The fact that one code point does not necessarily produce one grapheme has nothing to do with a specific character encoding like UTF-8. It's a more fundamental property of the text itself and any encoding that can be used to encode some string of characters decodes back to the same characters when decoded back from the binary representation. Although very popular, UTF-8 is just one of the numerous ways to encode text to binary and back.
I wrote more about this below at Other issues in the article and sadly only then noticed this was already being somewhat discussed here. Mossymountain (talk) 10:45, 20 September 2024 (UTC)[reply]

Why was the "heart" of the article, almost the whole section of UTF-8#Encoding (Old revision) removed instead of adding a note?

[edit]

NOTE: The section seems to have been renamed (UTF-8#Encoding -> UTF-8#Description) in this edit.

I don't understand why such a large part of UTF-8#Encoding (old revision) was suddenly removed in this edit (edit A), and then this edit (edit B) (diff after both edits) instead of either:

  • Adding a note about parts of it being written poorly.
  • Rewriting some of it. (the best and the most difficult option)
  • Carefully considering removing parts that were definitely redundant (such as arguably the latter part of UTF-8#Examples (old revision)).

Both of the edits removed a separate, and quite a well-written example (at least for my brain, these very examples made understanding UTF-8 require significantly less effort spent thinking). I don't think removing them was a good decision. Yes, you could explain basically anything without using examples, but in my experience an example is usually the easiest and fastest way for someone to understand almost any concept, especially when the examples were so visual and beautifully simple. I see it in the same category as a lecturer speaking with his hands and writing+drawing relevant things on a whiteboard versus having to hold the lecture by speaking over the phone.

The 1st, edit A

[edit]
→‎Encoding: this entire section is almost completely opaque and its inclusion stymies the addition of some clear prose describing how unicode is decoded
— user:Thumperward, (edit A)

To me, this reads as if UTF-8 was accidentally conflated with Unicode, causing a mistake to remove the parts from the wrong article (Having thought about it more, I now think it's) a severe disagreement of article design/presentation style.
(I still think edit notes asking for rewrites would have been the way to go instead of nuking the information, and that for some of the items, an article-like rewrite would be the wrong choice: Some data is way more enjoyable and simple to read visually from a table than it is to glean from written or spoken word and, as such, should be visualized in a table.)

I am strongly of the mind that the deleted parts included the two most important parts of the whole article, that must definitely be included as they are the very core of the article:

  1. The UTF-8#Codepage layout (old revision), in my opinion the most important part of any article about a character encoding. This part was in my opinion also designed, formatted and written exemplarily well here. The colour palette could be adjusted accordingly if it's a problem for the colour-blind.
    - Precedents/Examples in other articles about specific character encodings:
  2. The first list (numbered 1..7) of UTF-8#Examples (old revision) that clearly, by a singular simple example demonstrates how UTF-8 works. (I agree it could be rewritten, the language used is quite verbose)
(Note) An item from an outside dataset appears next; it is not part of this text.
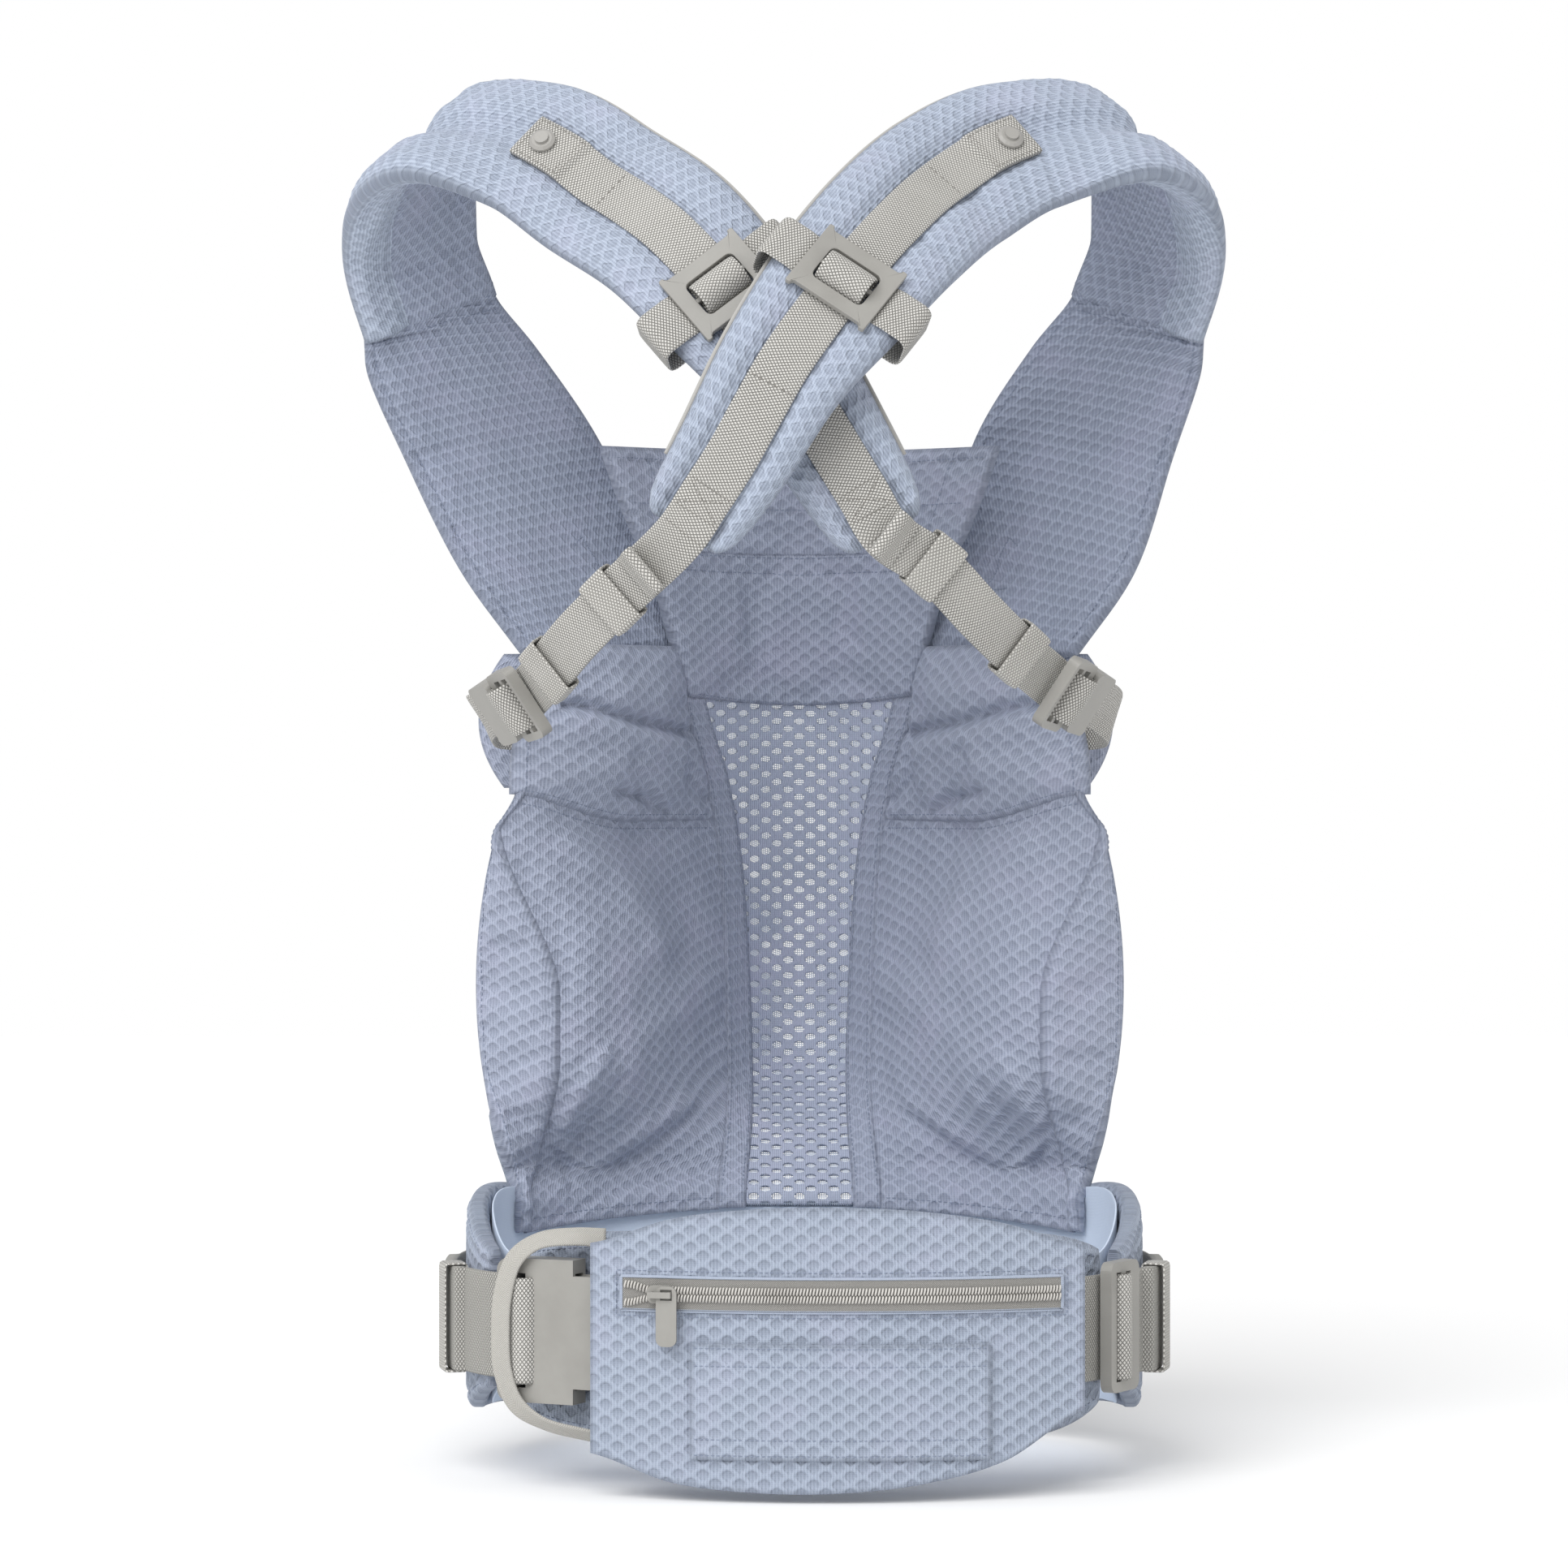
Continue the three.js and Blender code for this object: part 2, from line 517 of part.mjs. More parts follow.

Sweeping the less important items under these rugs to make this seem shorter:

The 2nd, edit B

The 2nd, edit B

[edit]
→Encoding: this now refers to removed text and contradicts repeated assertions elsewhere that overlong encodings are unnecessary
— user:Thumperward, (edit B)

This edit removed the whole section UTF-8#Overlong encodings (old revision). I disagree with its removal.

  1. The example removed in this edit was a clear and easy to understand way of explaining what an overlong encoding means.
  2. I don't understand what the deleted text is referred to have contradicted, unless this is something like the mention in UTF-8#Implementations and adoption of Java's "Modified UTF-8" that uses an overlong encoding for the null character. Overlong encodings aren't merely "unnecessary", they are *utterly forbidden*/invalid/illegal.
    • Apart from the lacking citation, which probably should have been rfc3629 § 3, I don't understand what was wrong with the second paragraph. I also consider the information presented in it essential for the article. (A simple decoder implementation could easily just pass the overlong encodings as if they were single-byte characters, or choose to simplify encoding by using a fixed length. The paragraph gives two good reasons why such encodings are illegal, that are now completely gone from the article.)
About removing helper colours and edit C

The 3rd, edit C

[edit]

This is about font colouring on UTF-8#Encoding (old version), it reverts this edit by User:Nsmeds. The textual information stays the same between the two, the edit only removes the custom colours.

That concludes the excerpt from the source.